Price Dispersement and Bargain Hunting

Economists sometimes talk of the "law of one price," which basically says that when consumers are bargain-hunting between competing firms, the same price will tend to prevail everywhere. After all, any provider who tries to charge more would lose sales.

Of course, in real life the "law" isn't absolute. It needs to be adjusted for factors like how easy it is to find prices from competitors and buy elsewhere.  In addition, stores have sales, and offer coupons or membership programs, and thus act in ways that even those who buy from the same store during the same day can face different prices for the same product. From the point of view of the seller, the strategy goes like this: Find a way to offer special deals to attract the bargain-hunters who are highly motivated to find the lowest price, but in addition, find ways to charge a  higher "regular" price to shoppers who are not as highly motivated to find the lowest price. Greg Kaplan provides an overview of research on this topic in "Price Dispersion and Bargain Hunting in the Macroeconomy," which appears in the NBER Reporter (2017 Number 2).

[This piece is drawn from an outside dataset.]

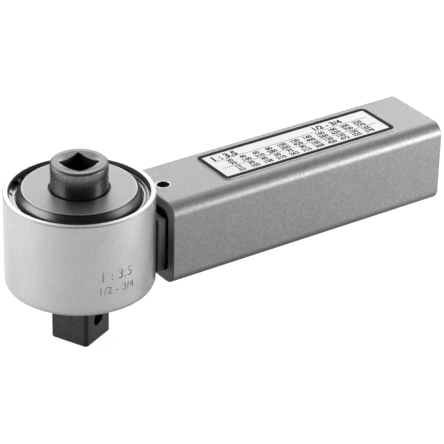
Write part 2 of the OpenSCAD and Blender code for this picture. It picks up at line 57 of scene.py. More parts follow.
# Heights and radii that the frame gives
HOUSE_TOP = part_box("gear_housing")[1].z
HOUSE_R = -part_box("gear_housing")[0].x
RING_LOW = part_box("ring_gear")[0].z
COVER_LOW, COVER_TOP = (c.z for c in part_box("cover_disc"))
COVER_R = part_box("cover_disc")[1].x
HUB_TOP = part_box("input_shaft")[1].z
CLIP_LOW, CLIP_HIGH = (c.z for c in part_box("retaining_ring"))
arm_low, arm_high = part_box("reaction_arm")
ARM_NEAR, ARM_FAR = arm_low.x, arm_high.x
ARM_LOW, ARM_TOP = arm_low.z, arm_high.z
ARM_W = 2 * arm_high.y
ARM_H = ARM_TOP - ARM_LOW
ARM_MID = (ARM_TOP + ARM_LOW) / 2
SEAL_LOW, SEAL_HIGH = (c.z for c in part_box("output_seal"))
SEAL_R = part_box("output_seal")[1].x

# Housing
HOUSE_LOW = 27.5 * MM
BORE_R = 30.9 * MM
GROOVE_R, GROOVE_CLEAR = 32 * MM, 0.05 * MM
WELL_R = 26.6 * MM
FLOOR_TOP = 34.5 * MM
BUSH_SEAT_R = 19.3 * MM
SEAL_SEAT_R = 20.1 * MM
SEAL_SEAT_TOP = 29.92 * MM
FOOT_ROUND = 2.7 * MM
RIM_BEVEL = 0.3 * MM
MOUTH_BEVEL = 0.2 * MM
FINE_EDGE = 0.08 * MM
LUG_HALF_W = 13.1 * MM
LUG_TOP = 53 * MM
LUG_FILLET = 3 * MM
LUG_ROOT_R = 32.2 * MM
LUG_EDGE = 0.5 * MM
TONGUE_NEAR, TONGUE_FAR = 38.5 * MM, 80.5 * MM
TONGUE_CLEAR = 0.15 * MM

# Where the nickel's painted light changes along X: a place and a width, or where a change starts
# and ends; the glint and flank give a painted highlight, the rest painted shade
LUG_GLINT_AT, LUG_GLINT_W = 33.3 * MM, 1.2 * MM
FLANK_FROM, FLANK_TO = (32.6 * MM, 33.6 * MM), (36.4 * MM, 35.6 * MM)
LUG_SIDE_SHADE = (20 * MM, 27 * MM)
IN_ARM_DARK = (35.8 * MM, 37 * MM)

# Arm, its pin hole and its plug
ARM_WALL = 4.8 * MM
HOLLOW_W, HOLLOW_H = ARM_W - 2 * ARM_WALL, ARM_H - 2 * ARM_WALL
ARM_EDGE_R, ARM_HOLLOW_R = 6 * MM, 4 * MM
ARM_END_EDGE, ARM_HOLLOW_EDGE = 0.6 * MM, 0.3 * MM
ARM_UNDER_SHADE = (ARM_LOW + 5.5 * MM, ARM_LOW + 2.5 * MM)
PIN_X = 43.3 * MM
PIN_HOLE_R = 3.02 * MM
PIN_HOLE_EDGE = 0.12 * MM
PLUG_EDGE = 0.8 * MM
PLUG_CLEAR = 0.03 * MM
PLUG_PANEL_IN = 4.5 * MM
PLUG_PANEL_DEEP = 0.7 * MM
PLUG_WALL = 2 * MM
PLUG_FACE_T = 3 * MM
PLUG_BACK_EDGE = 0.1 * MM
PLUG_LEAST_ROUND = 0.6 * MM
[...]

As an example of a common pattern, here's data from one study on the price paid for a 36-ounce bottle of Heinz ketchup in stores in Minneapolis in January 2007. The underlying data comes from the  "KiltsNielsen Consumer Panel (KNCP) data set, which contains price and quantity information for more than 300 million transactions by 50,000 households for over 1.4 million goods in 54 geographic markets during the period 2004–9."

Kaplan

As a rough estimate, for the typical good in this study about two-thirds of transactions have an observed price within 20% of the average price (either above or below), which means that the remaining one-third of transactions have a price more than 20% away from the average.

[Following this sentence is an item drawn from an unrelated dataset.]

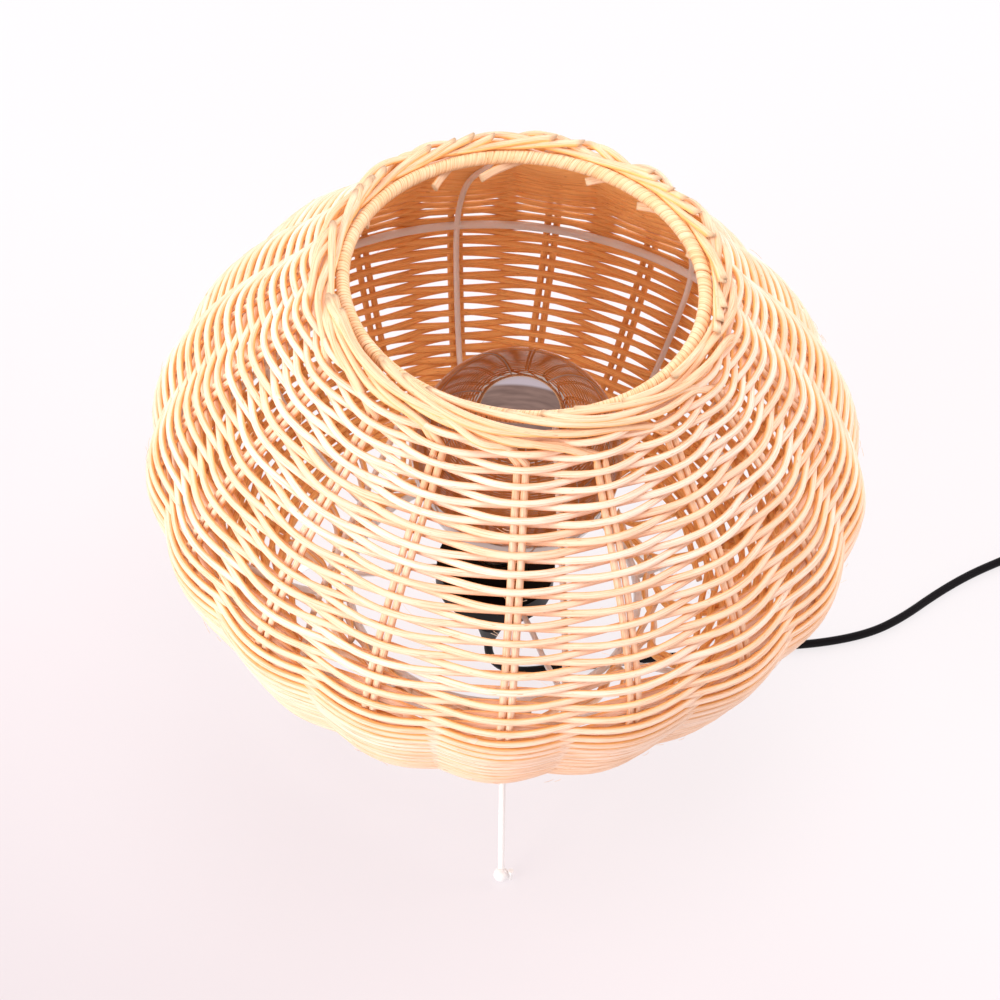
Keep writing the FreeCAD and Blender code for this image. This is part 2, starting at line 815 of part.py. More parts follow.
def make_plug():
    """A flat two-pin plug with its moulded boot, lying on the floor."""
    tail = Vector(*TAIL_ROUTE[-1])
    place = turned_by(PLUG_HEADING, Vector(tail.x, tail.y, 0))
    forward = Rotation(Vector(0, 1, 0), 90)
    middle = Placement(Vector(0, 0, size("plug_thickness / 2")), forward)
    outline = (
        ("0", "0"),
        ("boot_tail_radius", "0"),
        ("boot_head_radius", "plug_boot"),
        ("0", "plug_boot"),
    )
    turned("plug_boot", outline, place.multiply(middle))
    side = [
        ("plug_boot", "plug_tail_width / 2"),
        ("plug_boot + 12", "(plug_tail_width + 3) / 2"),
        ("plug_boot + plug_length - 10", "plug_width / 2"),
        ("plug_boot + plug_length", "plug_width / 2"),
    ]
    plan = [(along, "-" + across) for along, across in side] + side[::-1]
    body = padded("plug_body", plan, "0", "plug_thickness", place)
    rounded(body, "3", lambda edge: edge.BoundBox.ZLength < 0.1 and edge.BoundBox.XLength > 1)
    for number, side in enumerate(("-", ""), start=1):
        start = Vector(size("plug_boot + plug_length"), size(side + "pin_pitch / 2"), size("plug_thickness / 2"))
        outline = (
            ("0", "0"),
            ("pin_radius", "0"),
            ("pin_radius", "pin_length - 1"),
            ("pin_radius - 0.8", "pin_length"),
            ("0", "pin_length"),
        )
        turned(f"plug_pin_{number}", outline, place.multiply(Placement(start, forward)))


def check_model():
    doc.recompute()
    for item in doc.Objects:
        if "Invalid" in item.State or "Error" in item.State:
            raise ValueError(f"{item.Label} failed: {item.State}")


def write_parts():
    os.makedirs("parts", exist_ok=True)
    for item in nodes:
        shape = item.Shape
        if shape.isNull() or not shape.isValid() or len(shape.Solids) != 1:
            raise ValueError(f"{item.Label} is not one valid solid")
        shape.exportStep(f"parts/{item.Label}.step")


make_rings()
rib_shape = make_ribs()
leg_bodies = make_legs()
make_shade(rib_shape, leg_bodies)
make_spider()
make_cup()
make_holder()
make_bulb()
make_cord()
make_switch()
make_plug()
check_model()
write_parts()
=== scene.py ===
import math
import random

import bpy
import numpy as np
from mathutils import Matrix, Vector, noise


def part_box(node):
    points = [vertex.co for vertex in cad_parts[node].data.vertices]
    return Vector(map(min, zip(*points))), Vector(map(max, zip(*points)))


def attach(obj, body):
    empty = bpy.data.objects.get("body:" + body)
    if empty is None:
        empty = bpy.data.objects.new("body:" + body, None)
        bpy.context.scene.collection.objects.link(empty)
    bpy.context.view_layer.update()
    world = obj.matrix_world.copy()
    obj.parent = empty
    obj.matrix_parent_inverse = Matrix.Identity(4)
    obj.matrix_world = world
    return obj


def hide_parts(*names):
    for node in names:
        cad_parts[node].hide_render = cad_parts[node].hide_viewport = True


# Looks of the table lamp: the woven rattan shade as real reeds, the bound and plaited rim, the
# mirrored globe, the cord, and the materials of the frame, cup, switch and plug. Metres, +Z up.

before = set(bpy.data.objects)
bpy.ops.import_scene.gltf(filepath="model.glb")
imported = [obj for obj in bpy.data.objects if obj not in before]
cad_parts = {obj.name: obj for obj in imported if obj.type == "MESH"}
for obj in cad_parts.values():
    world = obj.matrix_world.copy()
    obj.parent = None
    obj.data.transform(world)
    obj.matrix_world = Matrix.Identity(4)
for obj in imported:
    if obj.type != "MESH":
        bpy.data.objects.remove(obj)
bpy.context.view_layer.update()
MM = 0.001

# Camera: height of the point it looks at, how far off it stands, and how it is held.
AIM_HEIGHT = 0.2107
DISTANCE = 2.156
ELEVATION = 48.0
ROLL = 5.8
LENS = 131.8
SHIFT = (-0.0068, -0.0415)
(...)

Why are some patterns of this price dispersion? Perhaps surprisingly, the main reason for different prices isn't because of drastically different kinds of stores, like shopping in a large chain grocery story vs. shopping at a mini-mart attached to a gas station. Kaplan explains:
"However, perhaps surprisingly, only a small fraction of this [price] dispersion arises because some stores are more expensive than other stores. We can infer this because our scanner data allows us to observe the same store selling lots of different goods, the same good sold at lots of different stores, and the same good being sold at the same store in many different transactions. Most of the observed dispersion in prices actually takes place within stores. About half is due to a transaction component that captures both temporal variation in the price of a good at a given store due to temporary sales and other price changes and the fact that not all customers pay the same price for the same good on the same day because, for example, some use coupons or loyalty cards. The other half is due to persistent differences in the prices charged for a given product across stores that are equally expensive on average."
What are some implications of living in the real world, where the law of one price applies only approximately, and stores are seeking ways to offer different prices to different kinds of shoppers?

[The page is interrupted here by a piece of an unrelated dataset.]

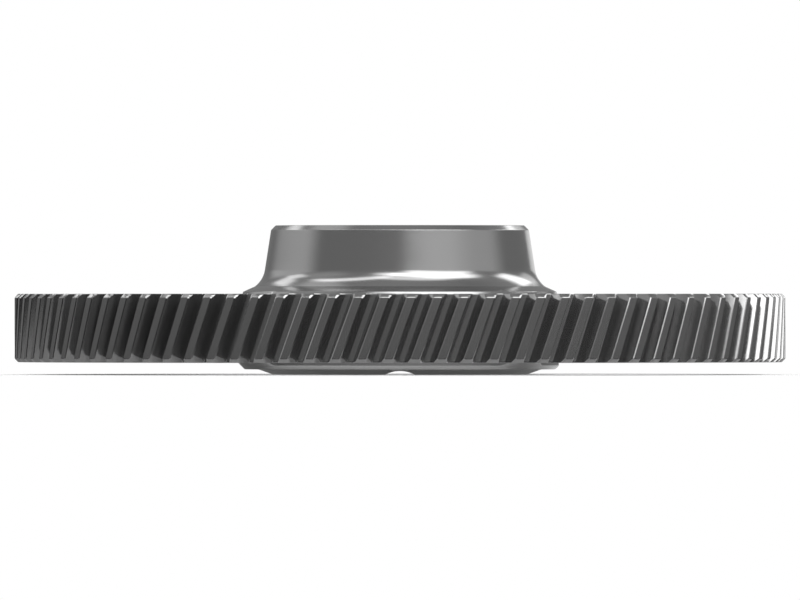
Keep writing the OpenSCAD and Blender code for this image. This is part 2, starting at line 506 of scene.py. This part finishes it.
def add_web(skin):
    """Both faces of the web with the windows' rounded edges, and the windows' walls."""
    steps = np.radians(np.linspace(0, 90, EDGE_STEPS + 1))
    walls = {}
    for section, sign, edge in (
        (TOP_SECTION, -1, WINDOW_TOP_EDGE),
        (BOTTOM_SECTION, 1, WINDOW_BOTTOM_EDGE),
    ):
        def face(x, y):
            return np.interp(np.hypot(x, y), section[:, 0], section[:, 1])

        for k, window in enumerate(WINDOWS):
            rows = []
            for t in steps:
                flat = window.outline(edge * (1 - math.cos(t)))
                drop = edge * (1 - math.sin(t))
                rows.append(raised(flat, lambda x, y: face(x, y) + sign * drop))
            skin.add_grid(rows, FORGED_AND_SHADED)
            walls[k, sign] = rows[0]

        radii = [r for r, z in section if WEB_START < r < WEB_RINGS[0]] + WEB_RINGS
        extras = np.concatenate([flat_ring(r) for r in radii])
        extras = extras[window_gap(extras[:, 0], extras[:, 1]) > edge + WEB_RING_GAP]
        loops = [flat_ring(WEB_EDGE), flat_ring(WEB_START)]
        loops += [w.outline(edge) for w in WINDOWS]

        def keep(x, y):
            return (np.hypot(x, y) > WEB_START - RING_SLACK) & (window_gap(x, y) > edge - SLACK)

        flat, faces = triangulated(loops, keep, extras)
        skin.add(raised(flat, face), faces.tolist(), FORGED_AND_SHADED)

    for k in range(len(WINDOWS)):
        skin.add_grid([walls[k, -1], (walls[k, -1] + walls[k, 1]) / 2, walls[k, 1]], FORGED_AND_SHADED)


# Hub and boss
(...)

It turns out that prices paid for goods declines with age, with those aged 55-and-older paying prices that are on average about 3-4% lower than 25 year-olds. An obvious reason is that retirees have more flexibility and knowledge about times and places and ways to shop. Those who shop more frequently, or who visit more stores on a given shopping trip,or who are more likely to use coupons, also pay lower prices. Indeed, your personal experience of the extent to which inflation is happening in food prices will be strongly affected by whether you are a bargain-hunter, and thus more likely to get lower prices, or whether you are paying the regular prices. In groceries, as in other consumer purchases, careful shopping can save money without altering the quality of what is purchased.